A third line-spacing system is known wherein a cable fixed to one end of the carriage is stretched over the entire length of the carriage and winds around a pulley fixed at the other end of the carriage. The cable passes between two rollers, mounted on a Y-shaped arm fixed to the frame of the machine, and between a roller mounted on an actuator disposed between the two rollers on the arm. By acting on a key connected to the actuator, the cable is tensioned and rotates a lever on which is pivoted a pawl adapted to engage a ratchet wheel on the platen. With this system, there is the disadvantage that the cable slackens with use and therefore line-spacing control no longer conforms with the desired amount. The dimensions of the Y-shaped arm require a carriage of dimensions larger than those of the platen and, finally, in this system, there is also necessary a mechanism for return to the beginning and for line-spacing with return to the beginning of the printing line which is independent of the above-mentioned system.

SUMMARY OF THE INVENTION

The object of the present invention is, therefore, to provide a line-spacing system operative without the return of the carriage to the beginning of the printing line in a machine which uses a single control for the mechanisms for line-spacing and for carriage return or return of the carriage to the beginning of the printing line and which is simple, of relatively small cost and permits precise line-spacing control in any position whatsoever along the entire printing line.

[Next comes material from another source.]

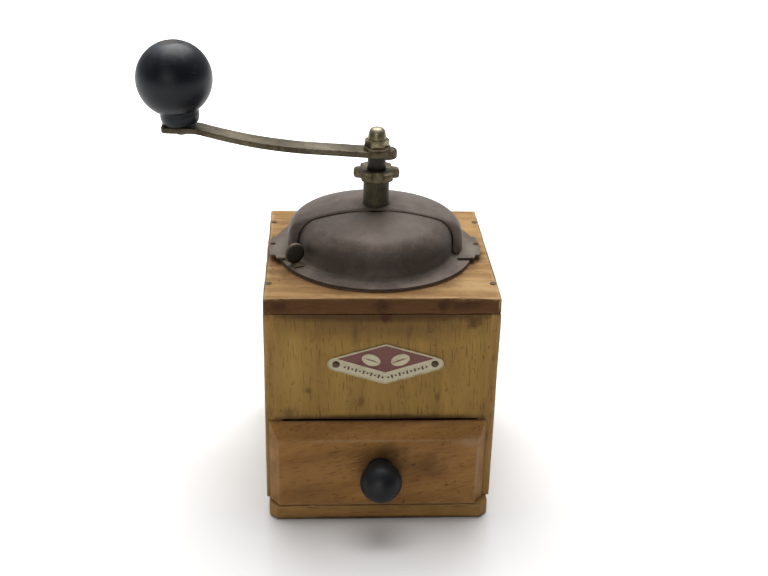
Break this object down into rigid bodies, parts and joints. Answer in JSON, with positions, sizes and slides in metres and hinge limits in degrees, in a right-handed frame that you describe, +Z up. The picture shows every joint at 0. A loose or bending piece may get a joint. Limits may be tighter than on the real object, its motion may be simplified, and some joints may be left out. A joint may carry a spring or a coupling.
{
  "type": "box coffee mill",
  "caption": "Free-standing hand coffee mill: wooden case with a front drawer, turning lid under a sheet-metal hood, conical burrs, crank with a ball knob.",
  "frame": {"origin": "middle of the case at floor level: the centre of the base board's underside, below the top board's centre", "axes": "+Z up along the spindle, -Y out of the front where the drawer and the badge are, +X to the right seen from the front; the crank points to -X at rest"},
  "size_m": [0.163, 0.1338, 0.213],
  "materials": {
    "case_wood": "worn varnish",
    "top_wood": "worn varnish",
    "drawer_wood": "worn varnish",
    "tray_wood": "raw",
    "badge_enamel": "satin",
    "hood_steel": "satin, rusty",
    "bowl_steel": "dull",
    "burr_steel": "machined, dark",
    "aged_brass": "patinated",
    "dark_steel": "browned",
    "screw_steel": "dull",
    "knob_black": "satin lacquer"
  },
  "bodies": {
    "case": {"base_board": "case_wood", "left_side": "case_wood", "right_side": "case_wood", "front_panel": "case_wood", "back_panel": "case_wood", "top_board": "top_wood", "board_nails": "dark_steel", "base_screws": "screw_steel", "badge": "badge_enamel", "badge_nails": "dark_steel", "hopper_bowl": "bowl_steel", "fixed_burr": "burr_steel", "bridge": "burr_steel", "bridge_screws": "screw_steel", "bridge_nuts": "screw_steel", "hood": "hood_steel", "hood_nails": "dark_steel", "bearing_bush": "aged_brass"},
    "lid": {"lid": "hood_steel", "finger_tab": "hood_steel", "tab_rivet": "dark_steel"},
    "thrust_washer": {"thrust_washer": "aged_brass"},
    "star_nut": {"star_nut": "aged_brass"},
    "spindle": {"spindle": "dark_steel", "turning_burr": "burr_steel", "burr_nut": "screw_steel", "crank_arm": "aged_brass", "crank_washer": "aged_brass", "cap_nut": "aged_brass", "knob_pin": "dark_steel"},
    "ball_knob": {"ball_knob": "knob_black"},
    "drawer": {"drawer_front": "drawer_wood", "tray_left": "tray_wood", "tray_right": "tray_wood", "tray_back": "tray_wood", "tray_bottom": "tray_wood", "drawer_knob": "knob_black", "knob_screw": "screw_steel", "tray_nails": "dark_steel"}
  },
  "joints": [
    {"name": "crank_turn", "type": "hinge", "parent": "case", "child": "thrust_washer", "pos_m": [-0.0015, 0, 0.15], "axis": [0, 0, 1], "continuous": true},
    {"name": "adjust_turn", "type": "hinge", "parent": "thrust_washer", "child": "star_nut", "pos_m": [-0.0015, 0, 0.152], "axis": [0, 0, 1], "range_deg": [-180, 180]},
    {"name": "spindle_lift", "type": "slide", "parent": "thrust_washer", "child": "spindle", "axis": [0, 0, 1], "range_m": [-0.0005, 0.0005]},
    {"name": "knob_spin", "type": "hinge", "parent": "spindle", "child": "ball_knob", "pos_m": [-0.0905, 0, 0.1745], "axis": [-0.1045, 0, 0.9945], "continuous": true},
    {"name": "lid_turn", "type": "hinge", "parent": "case", "child": "lid", "pos_m": [-0.0015, 0, 0.113], "axis": [0, 0, 1], "range_deg": [0, 120]},
    {"name": "drawer_slide", "type": "slide", "parent": "case", "child": "drawer", "axis": [0, -1, 0], "range_m": [0, 0.075]}
  ],
  "couplings": [
    {"joint": "adjust_turn", "follows": "spindle_lift", "rad_per_m": -6283}
  ]
}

These and other objects are attained in a printing office machine of the type having a carriage, a controllable line spacing mechanism and a controllable carriage return mechanism for returning the carriage to the beginning of the printing line. Manually actuatable control means are provided for enabling both the line spacing mechanism and the carriage return mechanism and means for manually actuating said control means to effect both the line spacing and the return of the carriage to the beginning of the printing line. Also provided are manually actuable stop means for preventing the movement of the carriage to override the carriage return mechanism and means for manually actuating both the control means and the stop means to effect the line spacing of the carriage without the return of the carriage to the beginning of the printing line.

BRIEF DESCRIPTION OF THE DRAWING

The invention will be described in more detail, by way of example, with reference to the accompanying drawing in which:

FIG. 1 is a partial longitudinal view of a line spacing system embodying the invention;

FIG. 2 is a partial plan view of the system;

FIG. 3 is a partial perspective view, on a larger scale, of the line-spacing mechanism of the system; and

FIG. 4 is a partial longitudinal view of a printing office machine on which the system of the invention is used.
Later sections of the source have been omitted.